While we visited Caprock Canyons State Park earlier this year, it was really too hot to get any good photos of the bison.
About the bison
The state park is home to the Texas State Bison Herd. When the bison were initially donated to the Texas Parks and Wildlife Department (TPWD) and moved to Caprock Canyons State Park in 1997, it was discovered that their DNA was different. The bison feature genetics that are not shared by any other bison in North America. The Official Texas State Bison Herd at Caprock represents the last remaining examples of the Southern Plains variety.
Legendary rancher Charles Goodnight started the remnants of the herd on his JA Ranch in the Texas Panhandle in 1878, in attempts to save the animals that had meant so much to him. His wife influenced the cattle and business tycoon to preserve them so that future generations might be able to see and appreciate these special creatures.
Rules for being around bison
Bison are the largest land animal in North America. That means they need a lot more personal space than you do to feel comfortable.

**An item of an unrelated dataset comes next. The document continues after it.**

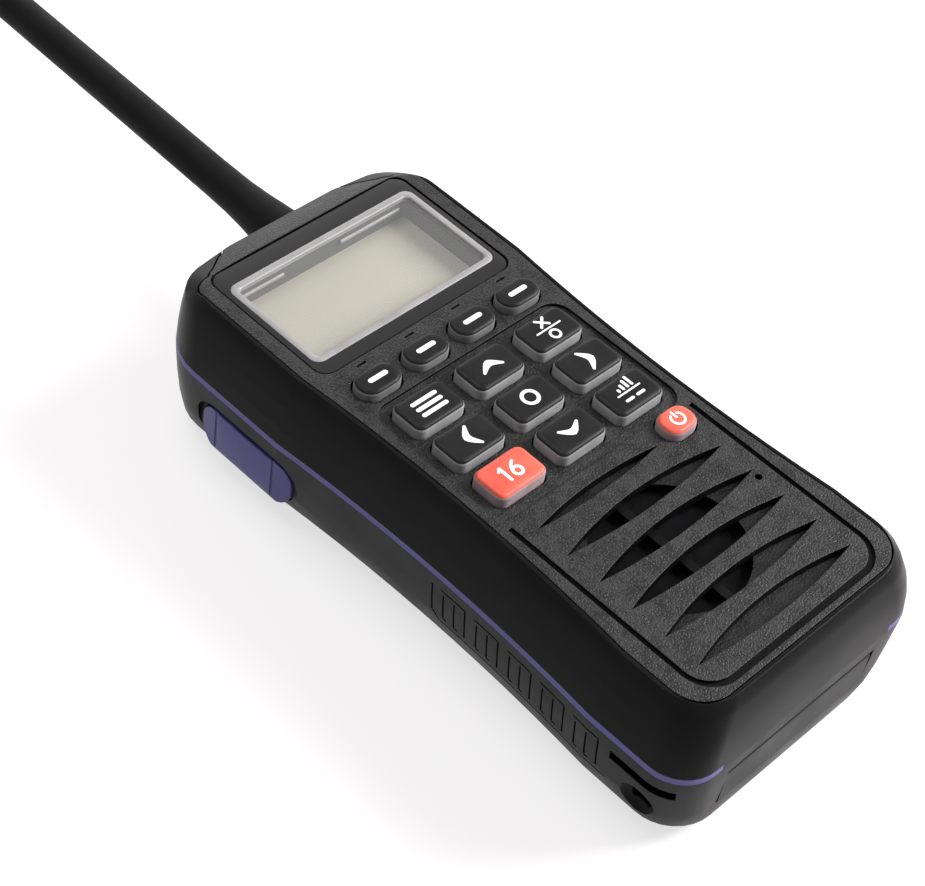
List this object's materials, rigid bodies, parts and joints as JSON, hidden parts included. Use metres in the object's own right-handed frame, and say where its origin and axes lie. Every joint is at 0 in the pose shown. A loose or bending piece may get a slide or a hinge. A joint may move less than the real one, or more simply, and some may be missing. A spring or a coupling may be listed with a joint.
{
  "type": "handheld marine radio",
  "caption": "Handheld marine radio lying on its back, with display, rubber keys, slotted speaker, talk key, stub antenna and latched battery pack.",
  "frame": {"origin": "middle of the flat back, on the battery pack's outer face, half way along the case without its antenna", "axes": "+Y along the case to the antenna, +Z out of the face with the display and keys, +X to the right as the face is read"},
  "size_m": [0.065, 0.2865, 0.037],
  "materials": {
    "case_plastic": "smooth satin black moulded case",
    "face_plastic": "finely grained dark grey face",
    "trim_plastic": "violet-blue moulded trim",
    "gasket_rubber": "soft black seal",
    "lens_acrylic": "glossy dark lens with a clear window",
    "lcd_glass": "grey-green reflective display",
    "light_guide": "milky light guide",
    "mat_silicone": "grey silicone mat",
    "board_laminate": "green circuit laminate",
    "key_black": "silicone key with a black painted cap",
    "key_red": "silicone key with a coral red painted cap",
    "steel_parts": "plain steel",
    "cone_film": "dark speaker cone",
    "seal_film": "black acoustic membrane",
    "chassis_alloy": "die-cast alloy",
    "ceramic_patch": "pale ceramic block",
    "antenna_rubber": "matt black rubber sleeve",
    "brass_parts": "turned brass",
    "switch_plastic": "black switch body",
    "pack_plastic": "fine matt black plastic",
    "cell_foil": "foil-wrapped cells",
    "gold_contacts": "gold-plated contacts"
  },
  "bodies": {
    "radio": {"front_housing": "case_plastic", "face_plate": "face_plastic", "rear_housing": "case_plastic", "seam_trim": "trim_plastic", "case_gasket": "gasket_rubber", "display_lens": "lens_acrylic", "lcd_panel": "lcd_glass", "lcd_backlight": "light_guide", "keypad_mat": "mat_silicone", "key_board": "board_laminate", "speaker_frame": "steel_parts", "speaker_cone": "cone_film", "speaker_seal": "seal_film", "microphone": "steel_parts", "mic_boot": "gasket_rubber", "main_board": "board_laminate", "shield_can": "steel_parts", "chassis": "chassis_alloy", "gps_antenna": "ceramic_patch", "antenna_whip": "antenna_rubber", "antenna_stud": "brass_parts", "antenna_socket": "brass_parts", "ptt_switch": "switch_plastic", "ptt_board": "board_laminate", "radio_contacts": "gold_contacts", "pack_seal": "gasket_rubber", "clip_inserts": "brass_parts", "case_screws": "steel_parts", "board_screws": "steel_parts"},
    "soft_key_1_body": {"soft_key_1": "key_black"},
    "soft_key_2_body": {"soft_key_2": "key_black"},
    "soft_key_3_body": {"soft_key_3": "key_black"},
    "soft_key_4_body": {"soft_key_4": "key_black"},
    "key_menu_body": {"key_menu": "key_black"},
    "key_up_arrow_body": {"key_up_arrow": "key_black"},
    "key_clear_body": {"key_clear": "key_black"},
    "key_left_arrow_body": {"key_left_arrow": "key_black"},
    "key_ok_body": {"key_ok": "key_black"},
    "key_right_arrow_body": {"key_right_arrow": "key_black"},
    "key_call_body": {"key_call": "key_red"},
    "key_down_arrow_body": {"key_down_arrow": "key_black"},
    "key_volume_body": {"key_volume": "key_black"},
    "key_power_body": {"key_power": "key_red"},
    "ptt_body": {"ptt_button": "trim_plastic"},
    "latch_body": {"battery_latch": "pack_plastic", "latch_pin": "steel_parts"},
    "pack_body": {"pack_shell": "pack_plastic", "pack_lid": "pack_plastic", "pack_cells": "cell_foil", "pack_board": "board_laminate", "pack_contacts": "gold_contacts", "charge_contacts": "gold_contacts"}
  },
  "joints": [
    {"name": "soft_key_1_press", "type": "slide", "parent": "radio", "child": "soft_key_1_body", "axis": [0, 0, -1], "range_m": [0, 0.0008], "stiffness_N_per_m": 1500},
    {"name": "soft_key_2_press", "type": "slide", "parent": "radio", "child": "soft_key_2_body", "axis": [0, 0, -1], "range_m": [0, 0.0008], "stiffness_N_per_m": 1500},
    {"name": "soft_key_3_press", "type": "slide", "parent": "radio", "child": "soft_key_3_body", "axis": [0, 0, -1], "range_m": [0, 0.0008], "stiffness_N_per_m": 1500},
    {"name": "soft_key_4_press", "type": "slide", "parent": "radio", "child": "soft_key_4_body", "axis": [0, 0, -1], "range_m": [0, 0.0008], "stiffness_N_per_m": 1500},
    {"name": "key_menu_press", "type": "slide", "parent": "radio", "child": "key_menu_body", "axis": [0, 0, -1], "range_m": [0, 0.0008], "stiffness_N_per_m": 1500},
    {"name": "key_up_arrow_press", "type": "slide", "parent": "radio", "child": "key_up_arrow_body", "axis": [0, 0, -1], "range_m": [0, 0.0008], "stiffness_N_per_m": 1500},
    {"name": "key_clear_press", "type": "slide", "parent": "radio", "child": "key_clear_body", "axis": [0, 0, -1], "range_m": [0, 0.0008], "stiffness_N_per_m": 1500},
    {"name": "key_left_arrow_press", "type": "slide", "parent": "radio", "child": "key_left_arrow_body", "axis": [0, 0, -1], "range_m": [0, 0.0008], "stiffness_N_per_m": 1500},
    {"name": "key_ok_press", "type": "slide", "parent": "radio", "child": "key_ok_body", "axis": [0, 0, -1], "range_m": [0, 0.0008], "stiffness_N_per_m": 1500},
    {"name": "key_right_arrow_press", "type": "slide", "parent": "radio", "child": "key_right_arrow_body", "axis": [0, 0, -1], "range_m": [0, 0.0008], "stiffness_N_per_m": 1500},
    {"name": "key_call_press", "type": "slide", "parent": "radio", "child": "key_call_body", "axis": [0, 0, -1], "range_m": [0, 0.0008], "stiffness_N_per_m": 1500},
    {"name": "key_down_arrow_press", "type": "slide", "parent": "radio", "child": "key_down_arrow_body", "axis": [0, 0, -1], "range_m": [0, 0.0008], "stiffness_N_per_m": 1500},
    {"name": "key_volume_press", "type": "slide", "parent": "radio", "child": "key_volume_body", "axis": [0, 0, -1], "range_m": [0, 0.0008], "stiffness_N_per_m": 1500},
    {"name": "key_power_press", "type": "slide", "parent": "radio", "child": "key_power_body", "axis": [0, 0, -1], "range_m": [0, 0.0008], "stiffness_N_per_m": 1500},
    {"name": "ptt_press", "type": "slide", "parent": "radio", "child": "ptt_body", "axis": [1, 0, 0], "range_m": [0, 0.0012], "stiffness_N_per_m": 2500},
    {"name": "pack_lift", "type": "slide", "parent": "radio", "child": "pack_body", "axis": [0, 0, -1], "range_m": [0, 0.008]},
    {"name": "latch_swing", "type": "hinge", "parent": "radio", "child": "latch_body", "pos_m": [0, -0.0664, 0.0153], "axis": [-1, 0, 0], "range_deg": [0, 76]}
  ],
  "couplings": [
    {"joint": "latch_swing", "follows": "pack_lift", "rad_per_m": 163.6}
  ]
}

- As a rule, bison require at least 50 yards (half a football field) between them and people. Use the “Rule of Thumb” to make sure you are far enough away: Stretch your arm out away from your face and give bison a thumbs up! Now close one eye. Can you cover the bison with your thumb? If not, you’re too close!
- Bison use park roads to get from one place to another in the park, too. Since this is their home, remember that bison have the right of way!

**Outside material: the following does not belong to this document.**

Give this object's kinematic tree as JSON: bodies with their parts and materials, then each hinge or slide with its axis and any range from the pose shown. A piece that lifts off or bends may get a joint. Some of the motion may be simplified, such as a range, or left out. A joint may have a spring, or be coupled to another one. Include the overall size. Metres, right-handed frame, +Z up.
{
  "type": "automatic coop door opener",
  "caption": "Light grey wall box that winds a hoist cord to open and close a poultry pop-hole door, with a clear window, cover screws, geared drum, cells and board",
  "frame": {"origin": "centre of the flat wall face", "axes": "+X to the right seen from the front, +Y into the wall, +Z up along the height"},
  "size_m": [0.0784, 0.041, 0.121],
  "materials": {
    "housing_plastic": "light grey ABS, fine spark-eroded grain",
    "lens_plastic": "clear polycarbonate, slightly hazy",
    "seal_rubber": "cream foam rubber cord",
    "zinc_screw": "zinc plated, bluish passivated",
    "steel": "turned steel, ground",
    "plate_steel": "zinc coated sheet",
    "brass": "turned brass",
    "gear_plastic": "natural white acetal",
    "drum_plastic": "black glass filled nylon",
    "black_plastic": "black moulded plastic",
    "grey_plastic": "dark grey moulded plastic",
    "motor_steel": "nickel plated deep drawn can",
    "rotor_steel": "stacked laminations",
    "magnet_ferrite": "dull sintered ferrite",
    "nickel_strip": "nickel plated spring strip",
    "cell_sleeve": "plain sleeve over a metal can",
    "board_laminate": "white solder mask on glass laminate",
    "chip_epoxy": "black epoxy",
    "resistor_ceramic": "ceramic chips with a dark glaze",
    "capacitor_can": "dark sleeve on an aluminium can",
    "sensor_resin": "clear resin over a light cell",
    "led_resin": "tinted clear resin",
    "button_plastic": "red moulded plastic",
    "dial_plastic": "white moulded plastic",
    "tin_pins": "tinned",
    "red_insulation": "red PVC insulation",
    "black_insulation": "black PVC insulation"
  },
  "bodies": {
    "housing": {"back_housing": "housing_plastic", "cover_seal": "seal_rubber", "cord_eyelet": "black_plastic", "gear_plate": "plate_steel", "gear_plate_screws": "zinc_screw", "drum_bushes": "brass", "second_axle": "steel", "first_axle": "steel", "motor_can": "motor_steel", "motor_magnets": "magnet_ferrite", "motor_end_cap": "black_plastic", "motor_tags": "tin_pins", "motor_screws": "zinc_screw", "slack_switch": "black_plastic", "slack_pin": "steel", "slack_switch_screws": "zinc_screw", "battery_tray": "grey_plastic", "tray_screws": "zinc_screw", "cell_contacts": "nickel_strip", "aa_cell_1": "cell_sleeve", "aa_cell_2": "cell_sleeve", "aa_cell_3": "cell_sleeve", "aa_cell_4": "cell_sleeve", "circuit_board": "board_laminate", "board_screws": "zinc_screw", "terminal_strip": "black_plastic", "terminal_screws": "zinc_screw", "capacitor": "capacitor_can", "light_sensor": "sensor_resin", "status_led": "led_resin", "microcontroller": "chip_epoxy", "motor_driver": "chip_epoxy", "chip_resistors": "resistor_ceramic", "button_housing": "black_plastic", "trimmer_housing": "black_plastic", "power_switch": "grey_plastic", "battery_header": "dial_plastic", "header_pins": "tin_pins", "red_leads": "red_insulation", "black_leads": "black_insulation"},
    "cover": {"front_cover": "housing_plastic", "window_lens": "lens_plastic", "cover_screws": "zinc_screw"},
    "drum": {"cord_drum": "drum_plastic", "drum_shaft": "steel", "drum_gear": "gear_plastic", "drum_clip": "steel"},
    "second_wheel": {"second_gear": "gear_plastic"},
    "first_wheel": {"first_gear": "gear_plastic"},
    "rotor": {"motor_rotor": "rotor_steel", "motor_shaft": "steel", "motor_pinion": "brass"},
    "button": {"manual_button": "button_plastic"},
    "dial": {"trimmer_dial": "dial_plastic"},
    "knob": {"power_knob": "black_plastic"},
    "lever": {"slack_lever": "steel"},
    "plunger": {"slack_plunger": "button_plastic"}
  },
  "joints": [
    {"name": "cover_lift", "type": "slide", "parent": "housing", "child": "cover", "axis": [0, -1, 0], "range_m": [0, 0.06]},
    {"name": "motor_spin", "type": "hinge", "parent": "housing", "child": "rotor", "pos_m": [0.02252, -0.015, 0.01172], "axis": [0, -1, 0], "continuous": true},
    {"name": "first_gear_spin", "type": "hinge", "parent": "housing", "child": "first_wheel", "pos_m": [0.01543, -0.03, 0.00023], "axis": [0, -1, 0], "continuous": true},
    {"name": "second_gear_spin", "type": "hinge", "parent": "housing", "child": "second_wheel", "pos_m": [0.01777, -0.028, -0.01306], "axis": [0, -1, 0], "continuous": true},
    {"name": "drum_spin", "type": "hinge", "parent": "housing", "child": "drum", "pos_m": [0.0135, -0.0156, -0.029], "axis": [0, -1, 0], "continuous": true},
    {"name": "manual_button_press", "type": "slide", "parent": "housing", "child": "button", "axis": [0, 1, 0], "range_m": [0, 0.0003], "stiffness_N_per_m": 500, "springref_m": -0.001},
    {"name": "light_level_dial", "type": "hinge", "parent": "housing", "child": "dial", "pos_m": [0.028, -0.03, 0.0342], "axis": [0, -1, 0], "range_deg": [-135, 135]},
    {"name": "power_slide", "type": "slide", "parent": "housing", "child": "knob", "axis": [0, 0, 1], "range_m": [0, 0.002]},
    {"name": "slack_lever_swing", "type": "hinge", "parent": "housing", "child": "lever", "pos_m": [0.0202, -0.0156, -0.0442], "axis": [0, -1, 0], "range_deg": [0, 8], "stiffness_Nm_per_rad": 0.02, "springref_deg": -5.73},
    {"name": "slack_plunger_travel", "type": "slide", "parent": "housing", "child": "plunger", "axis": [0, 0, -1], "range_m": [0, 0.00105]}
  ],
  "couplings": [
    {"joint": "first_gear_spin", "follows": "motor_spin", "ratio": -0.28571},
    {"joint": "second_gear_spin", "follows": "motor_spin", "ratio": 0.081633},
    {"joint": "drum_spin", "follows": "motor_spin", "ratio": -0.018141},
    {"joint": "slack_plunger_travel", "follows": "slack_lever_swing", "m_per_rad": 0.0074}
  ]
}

- Observe speed limits and watch for bison traffic. Sometimes traffic is heavy, and you might be in a bison traffic jam!
- Never honk at, push, or tailgate bison.
- Agitated or anxious bison will raise their tails up in a question mark. Other signs of agitation or disapproval are pawing the ground and lowering its head.
- A head-on gaze can communicate a threat or just simply rude behavior, especially to dominant males.
If you see any of these behaviors, leave the area.
Photos of the bison herd
We only saw the bison on our way back out of the state park, when we got stuck in a bison traffic jam.
No, that’s not our vehicle, but someone else who was determined to get through the bison herd to the other side. Unlike us, he weaved and bobbed his vehicle through the bison, violating one of the rules above. Bison have the right of way, no matter how long it takes. We were there for at least 15-20 minutes.
When we realized we’d be waiting there a while, we set up our cameras and got a few shots. I was using my Sigma 150-600mm lens, so I was much farther away than these photos indicated. This photo was actually taken *inside* our Jeep, braced on the driver’s side door. Once we got the photos we wanted, we got back inside our vehicle to make sure we didn’t irritate or agitate the bison any further.
This bison kept his watch on me the entire time we were outside AND inside the car, until the herd moved on.
It was truly a beautiful day at Caprock Canyons State Park, and we even enjoyed the traffic jam.